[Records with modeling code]
--

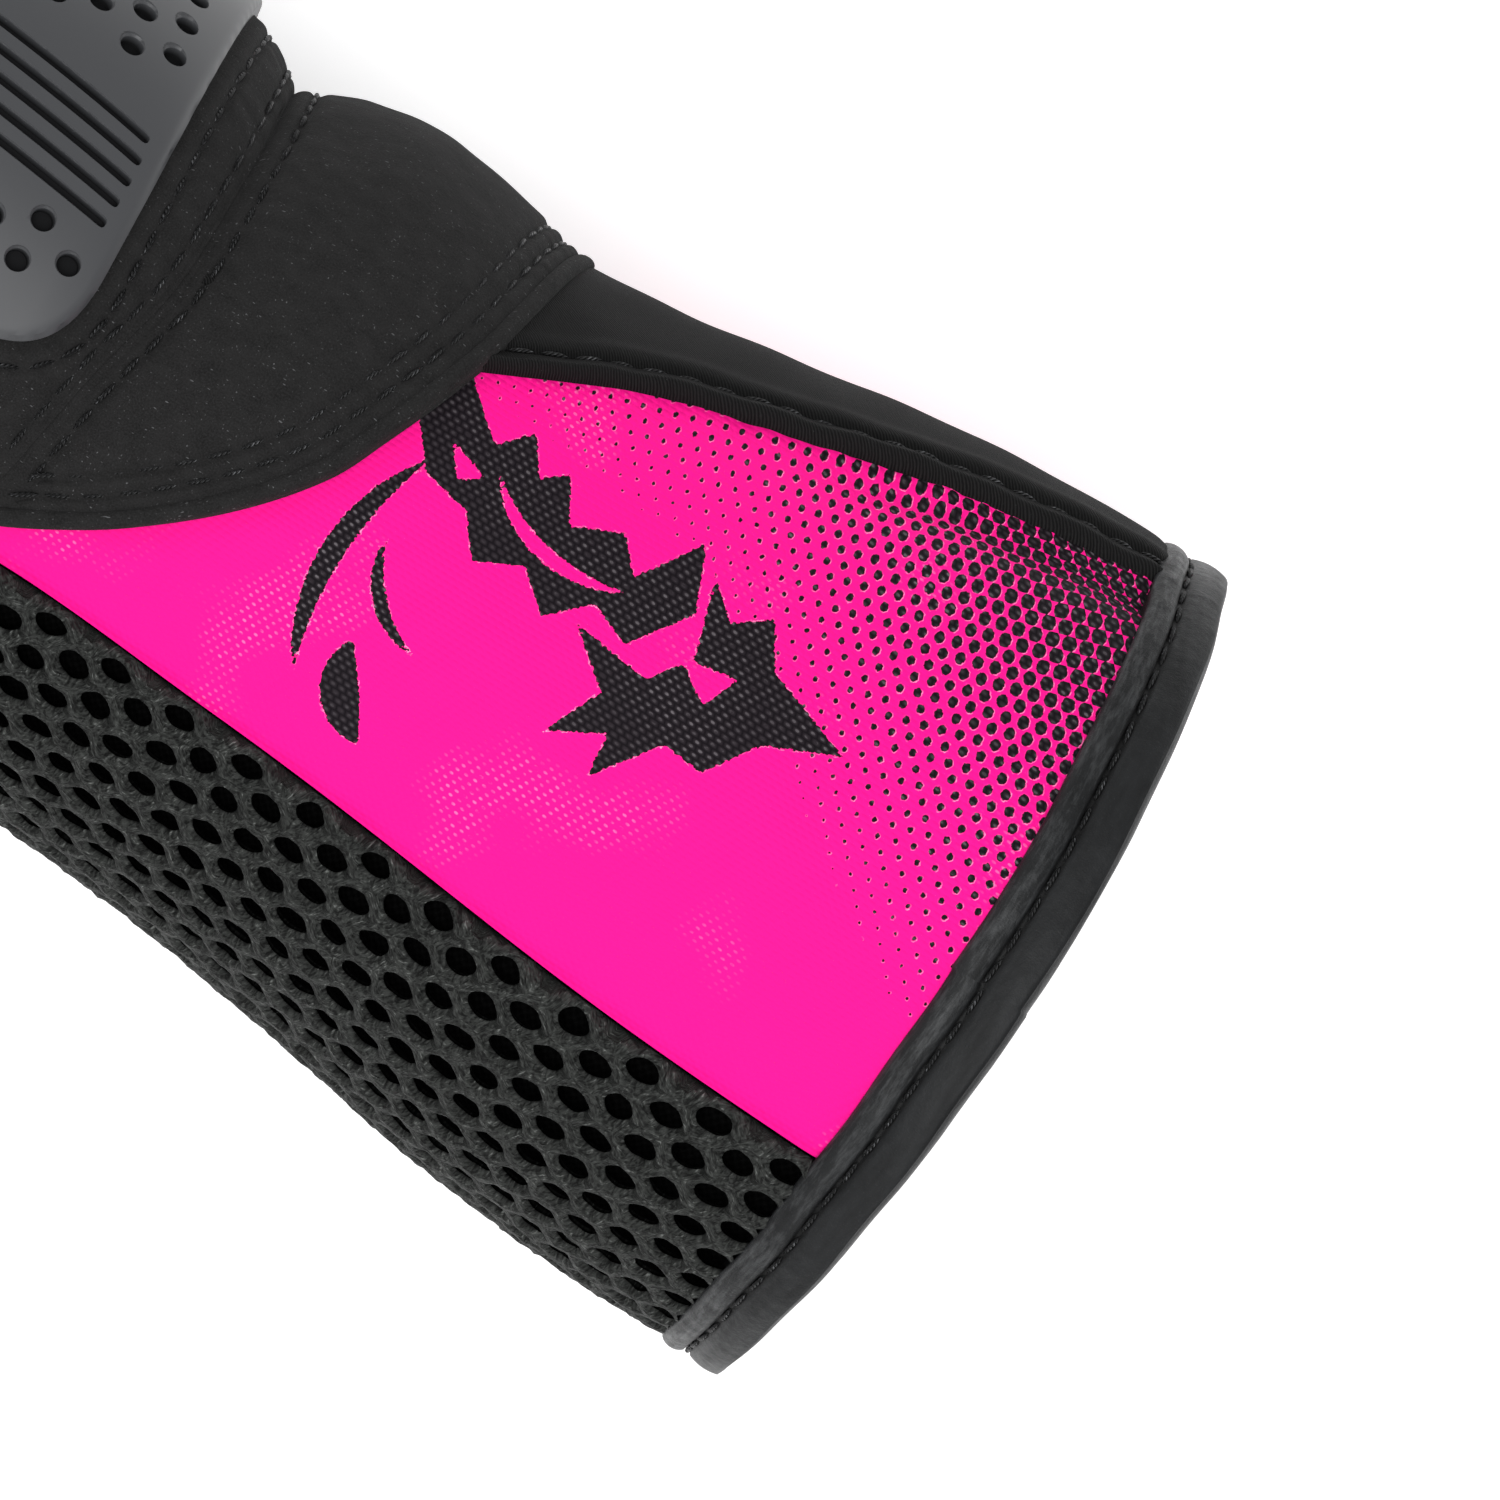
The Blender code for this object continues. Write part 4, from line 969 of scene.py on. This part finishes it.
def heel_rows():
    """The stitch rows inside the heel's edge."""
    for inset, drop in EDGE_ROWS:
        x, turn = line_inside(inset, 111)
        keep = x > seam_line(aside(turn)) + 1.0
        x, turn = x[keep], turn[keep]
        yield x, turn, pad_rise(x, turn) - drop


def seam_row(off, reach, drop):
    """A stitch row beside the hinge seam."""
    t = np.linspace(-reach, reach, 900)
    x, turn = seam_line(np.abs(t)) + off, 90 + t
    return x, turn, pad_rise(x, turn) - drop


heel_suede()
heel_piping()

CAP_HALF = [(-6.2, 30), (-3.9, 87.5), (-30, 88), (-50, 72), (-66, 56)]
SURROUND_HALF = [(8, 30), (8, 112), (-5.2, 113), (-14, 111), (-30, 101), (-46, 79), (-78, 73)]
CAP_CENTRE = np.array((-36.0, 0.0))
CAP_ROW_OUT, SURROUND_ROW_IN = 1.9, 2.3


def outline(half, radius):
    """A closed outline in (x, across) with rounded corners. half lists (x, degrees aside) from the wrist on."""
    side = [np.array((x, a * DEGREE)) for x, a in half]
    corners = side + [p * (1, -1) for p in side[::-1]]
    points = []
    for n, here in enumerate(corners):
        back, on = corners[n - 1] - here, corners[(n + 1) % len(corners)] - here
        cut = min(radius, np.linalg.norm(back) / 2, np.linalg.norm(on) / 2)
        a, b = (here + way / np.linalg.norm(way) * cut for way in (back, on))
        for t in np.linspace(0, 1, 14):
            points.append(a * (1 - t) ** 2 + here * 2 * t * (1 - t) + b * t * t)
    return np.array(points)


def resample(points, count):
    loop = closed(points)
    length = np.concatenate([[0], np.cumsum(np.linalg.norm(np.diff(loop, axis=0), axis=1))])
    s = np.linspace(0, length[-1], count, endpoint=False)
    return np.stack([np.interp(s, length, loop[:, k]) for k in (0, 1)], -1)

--

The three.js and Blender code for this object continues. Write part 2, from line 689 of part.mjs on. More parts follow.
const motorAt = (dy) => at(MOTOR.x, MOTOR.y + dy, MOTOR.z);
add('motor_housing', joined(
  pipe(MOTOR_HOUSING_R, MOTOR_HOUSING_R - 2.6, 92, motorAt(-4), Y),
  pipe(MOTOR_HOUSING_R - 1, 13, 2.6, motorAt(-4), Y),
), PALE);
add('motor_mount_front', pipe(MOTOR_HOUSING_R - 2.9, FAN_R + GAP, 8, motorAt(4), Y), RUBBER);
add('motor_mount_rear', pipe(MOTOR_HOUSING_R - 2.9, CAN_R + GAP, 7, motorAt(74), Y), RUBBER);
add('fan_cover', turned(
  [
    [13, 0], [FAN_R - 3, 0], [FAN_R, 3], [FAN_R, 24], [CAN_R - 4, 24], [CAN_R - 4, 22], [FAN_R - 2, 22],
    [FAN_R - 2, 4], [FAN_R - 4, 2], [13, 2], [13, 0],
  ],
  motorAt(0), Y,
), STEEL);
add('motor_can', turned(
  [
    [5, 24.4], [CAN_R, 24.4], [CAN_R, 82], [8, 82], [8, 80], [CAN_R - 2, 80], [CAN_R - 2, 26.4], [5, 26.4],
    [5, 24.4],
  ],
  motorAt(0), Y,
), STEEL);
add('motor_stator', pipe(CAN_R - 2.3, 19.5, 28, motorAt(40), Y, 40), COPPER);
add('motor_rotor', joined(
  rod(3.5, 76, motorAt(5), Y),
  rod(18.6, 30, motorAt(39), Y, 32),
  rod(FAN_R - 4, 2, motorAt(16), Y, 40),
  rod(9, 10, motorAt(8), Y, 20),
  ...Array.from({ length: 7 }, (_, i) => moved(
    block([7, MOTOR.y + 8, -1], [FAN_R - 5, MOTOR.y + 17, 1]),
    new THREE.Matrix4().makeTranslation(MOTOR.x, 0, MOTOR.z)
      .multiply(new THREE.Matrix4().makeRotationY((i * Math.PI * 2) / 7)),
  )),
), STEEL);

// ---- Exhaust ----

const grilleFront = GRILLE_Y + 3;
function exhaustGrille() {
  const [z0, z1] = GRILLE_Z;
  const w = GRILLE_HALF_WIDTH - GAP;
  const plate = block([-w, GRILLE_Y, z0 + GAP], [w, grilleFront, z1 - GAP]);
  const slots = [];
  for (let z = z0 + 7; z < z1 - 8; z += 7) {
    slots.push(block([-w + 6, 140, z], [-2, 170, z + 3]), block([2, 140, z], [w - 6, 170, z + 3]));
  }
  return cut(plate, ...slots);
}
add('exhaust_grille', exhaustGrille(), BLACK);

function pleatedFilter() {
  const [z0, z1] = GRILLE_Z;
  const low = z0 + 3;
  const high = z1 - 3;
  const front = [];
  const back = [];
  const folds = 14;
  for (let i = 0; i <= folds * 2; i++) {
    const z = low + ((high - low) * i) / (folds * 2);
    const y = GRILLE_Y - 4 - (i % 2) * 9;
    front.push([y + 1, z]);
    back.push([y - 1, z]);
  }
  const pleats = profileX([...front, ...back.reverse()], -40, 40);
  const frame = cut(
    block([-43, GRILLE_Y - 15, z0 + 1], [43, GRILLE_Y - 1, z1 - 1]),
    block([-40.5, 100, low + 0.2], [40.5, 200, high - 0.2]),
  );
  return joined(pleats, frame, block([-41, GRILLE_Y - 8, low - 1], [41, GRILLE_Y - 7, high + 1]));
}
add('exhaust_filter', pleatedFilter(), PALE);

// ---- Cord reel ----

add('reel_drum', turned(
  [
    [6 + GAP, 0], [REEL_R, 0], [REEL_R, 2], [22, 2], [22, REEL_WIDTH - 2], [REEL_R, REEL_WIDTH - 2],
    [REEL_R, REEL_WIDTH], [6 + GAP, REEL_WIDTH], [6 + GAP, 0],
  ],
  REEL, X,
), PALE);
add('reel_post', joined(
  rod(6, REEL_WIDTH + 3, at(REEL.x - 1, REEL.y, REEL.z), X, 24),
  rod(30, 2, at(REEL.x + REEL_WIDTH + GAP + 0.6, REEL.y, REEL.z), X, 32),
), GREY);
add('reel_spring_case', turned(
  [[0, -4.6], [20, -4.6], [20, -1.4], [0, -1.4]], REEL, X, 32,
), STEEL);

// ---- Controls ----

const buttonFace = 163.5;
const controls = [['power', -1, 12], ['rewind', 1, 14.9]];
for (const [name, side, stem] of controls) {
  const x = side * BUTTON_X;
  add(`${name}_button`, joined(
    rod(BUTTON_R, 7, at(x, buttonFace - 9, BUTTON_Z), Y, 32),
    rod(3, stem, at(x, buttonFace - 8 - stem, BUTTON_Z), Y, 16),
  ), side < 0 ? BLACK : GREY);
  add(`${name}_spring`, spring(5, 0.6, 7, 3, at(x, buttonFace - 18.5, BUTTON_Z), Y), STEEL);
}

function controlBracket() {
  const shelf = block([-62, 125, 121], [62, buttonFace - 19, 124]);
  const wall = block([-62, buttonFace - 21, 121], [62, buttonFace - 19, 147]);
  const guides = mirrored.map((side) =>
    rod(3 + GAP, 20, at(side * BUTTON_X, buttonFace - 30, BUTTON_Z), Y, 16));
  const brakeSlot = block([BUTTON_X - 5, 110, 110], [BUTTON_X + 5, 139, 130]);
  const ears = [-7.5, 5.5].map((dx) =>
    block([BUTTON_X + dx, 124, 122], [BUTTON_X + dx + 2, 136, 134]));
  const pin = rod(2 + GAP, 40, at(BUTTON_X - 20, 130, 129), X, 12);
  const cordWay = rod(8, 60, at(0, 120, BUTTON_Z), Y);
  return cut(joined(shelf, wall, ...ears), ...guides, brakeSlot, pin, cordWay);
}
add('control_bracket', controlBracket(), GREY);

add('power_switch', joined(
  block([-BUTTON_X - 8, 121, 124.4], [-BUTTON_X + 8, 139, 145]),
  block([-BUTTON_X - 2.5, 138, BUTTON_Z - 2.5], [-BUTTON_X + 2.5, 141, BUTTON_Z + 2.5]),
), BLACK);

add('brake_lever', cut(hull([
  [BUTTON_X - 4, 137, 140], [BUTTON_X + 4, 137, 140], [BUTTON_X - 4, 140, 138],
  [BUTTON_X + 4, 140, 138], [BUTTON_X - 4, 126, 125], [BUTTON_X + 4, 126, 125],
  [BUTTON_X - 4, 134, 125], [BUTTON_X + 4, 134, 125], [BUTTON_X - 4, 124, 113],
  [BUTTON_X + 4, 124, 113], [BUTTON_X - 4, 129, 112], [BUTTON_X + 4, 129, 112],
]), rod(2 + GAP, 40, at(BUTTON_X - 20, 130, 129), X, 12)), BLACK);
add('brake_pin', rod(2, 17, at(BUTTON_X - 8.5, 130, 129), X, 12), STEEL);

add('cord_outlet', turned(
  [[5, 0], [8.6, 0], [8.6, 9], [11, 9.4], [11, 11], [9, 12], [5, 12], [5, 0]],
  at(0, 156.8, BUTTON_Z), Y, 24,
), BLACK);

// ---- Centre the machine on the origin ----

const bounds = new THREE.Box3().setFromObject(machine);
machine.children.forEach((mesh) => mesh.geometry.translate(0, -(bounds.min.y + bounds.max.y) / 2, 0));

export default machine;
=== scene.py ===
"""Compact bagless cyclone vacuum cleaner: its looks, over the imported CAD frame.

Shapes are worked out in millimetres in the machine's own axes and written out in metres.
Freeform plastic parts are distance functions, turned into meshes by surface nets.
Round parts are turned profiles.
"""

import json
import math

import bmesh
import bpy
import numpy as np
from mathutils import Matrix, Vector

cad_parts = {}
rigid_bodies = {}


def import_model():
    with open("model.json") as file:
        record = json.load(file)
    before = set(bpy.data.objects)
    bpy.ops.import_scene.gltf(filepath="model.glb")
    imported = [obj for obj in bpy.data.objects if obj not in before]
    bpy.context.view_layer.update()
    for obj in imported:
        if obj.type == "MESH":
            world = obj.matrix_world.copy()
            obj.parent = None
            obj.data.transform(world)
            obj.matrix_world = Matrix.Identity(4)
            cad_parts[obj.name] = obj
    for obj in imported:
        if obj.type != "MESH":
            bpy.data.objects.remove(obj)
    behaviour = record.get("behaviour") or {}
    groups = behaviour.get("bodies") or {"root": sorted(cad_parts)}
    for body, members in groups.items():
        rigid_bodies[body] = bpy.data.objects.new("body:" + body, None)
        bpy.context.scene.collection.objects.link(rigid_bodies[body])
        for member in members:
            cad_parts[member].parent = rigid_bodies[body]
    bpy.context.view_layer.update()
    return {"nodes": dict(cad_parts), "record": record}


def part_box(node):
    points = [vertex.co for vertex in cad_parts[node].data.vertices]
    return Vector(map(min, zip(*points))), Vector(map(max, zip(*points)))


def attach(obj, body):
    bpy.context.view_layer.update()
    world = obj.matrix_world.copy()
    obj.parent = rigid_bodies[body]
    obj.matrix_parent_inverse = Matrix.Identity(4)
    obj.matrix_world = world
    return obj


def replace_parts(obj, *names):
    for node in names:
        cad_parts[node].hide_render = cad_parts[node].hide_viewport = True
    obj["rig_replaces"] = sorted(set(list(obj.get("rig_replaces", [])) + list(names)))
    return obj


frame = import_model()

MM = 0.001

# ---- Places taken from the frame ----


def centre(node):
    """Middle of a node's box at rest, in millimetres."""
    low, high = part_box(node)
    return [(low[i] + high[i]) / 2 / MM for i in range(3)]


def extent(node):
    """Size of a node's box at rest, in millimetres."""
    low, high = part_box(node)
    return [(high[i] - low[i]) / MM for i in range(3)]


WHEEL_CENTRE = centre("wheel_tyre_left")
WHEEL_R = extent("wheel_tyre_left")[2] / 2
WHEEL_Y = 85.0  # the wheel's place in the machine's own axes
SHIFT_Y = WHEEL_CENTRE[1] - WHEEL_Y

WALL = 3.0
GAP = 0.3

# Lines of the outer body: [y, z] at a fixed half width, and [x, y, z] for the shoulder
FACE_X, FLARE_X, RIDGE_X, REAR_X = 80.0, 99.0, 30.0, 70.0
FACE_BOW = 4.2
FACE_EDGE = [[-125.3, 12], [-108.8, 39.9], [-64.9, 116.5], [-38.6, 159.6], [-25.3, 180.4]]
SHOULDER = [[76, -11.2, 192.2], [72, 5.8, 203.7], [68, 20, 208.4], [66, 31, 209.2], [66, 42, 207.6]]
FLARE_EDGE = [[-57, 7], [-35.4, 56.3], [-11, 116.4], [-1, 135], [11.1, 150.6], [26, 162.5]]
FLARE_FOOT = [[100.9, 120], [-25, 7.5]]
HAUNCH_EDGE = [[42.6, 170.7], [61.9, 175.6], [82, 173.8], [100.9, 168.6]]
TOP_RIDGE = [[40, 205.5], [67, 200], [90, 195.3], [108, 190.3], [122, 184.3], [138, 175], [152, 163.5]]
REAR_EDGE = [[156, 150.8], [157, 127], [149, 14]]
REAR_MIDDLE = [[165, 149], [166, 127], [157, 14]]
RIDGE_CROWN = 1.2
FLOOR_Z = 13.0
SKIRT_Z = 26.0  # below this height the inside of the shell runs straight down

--

- _WHAT THE EXERCISE ASKS_
Reproduce, without alteration, solely the lines beginning at the line that includes "---- Centre the" and ending at the line that includes "before = set(bpy.data.objects)", both lines included.

- _RESULT BELOW_
// ---- Centre the machine on the origin ----

const bounds = new THREE.Box3().setFromObject(machine);
machine.children.forEach((mesh) => mesh.geometry.translate(0, -(bounds.min.y + bounds.max.y) / 2, 0));

export default machine;
=== scene.py ===
"""Compact bagless cyclone vacuum cleaner: its looks, over the imported CAD frame.

Shapes are worked out in millimetres in the machine's own axes and written out in metres.
Freeform plastic parts are distance functions, turned into meshes by surface nets.
Round parts are turned profiles.
"""

import json
import math

import bmesh
import bpy
import numpy as np
from mathutils import Matrix, Vector

cad_parts = {}
rigid_bodies = {}


def import_model():
    with open("model.json") as file:
        record = json.load(file)
    before = set(bpy.data.objects)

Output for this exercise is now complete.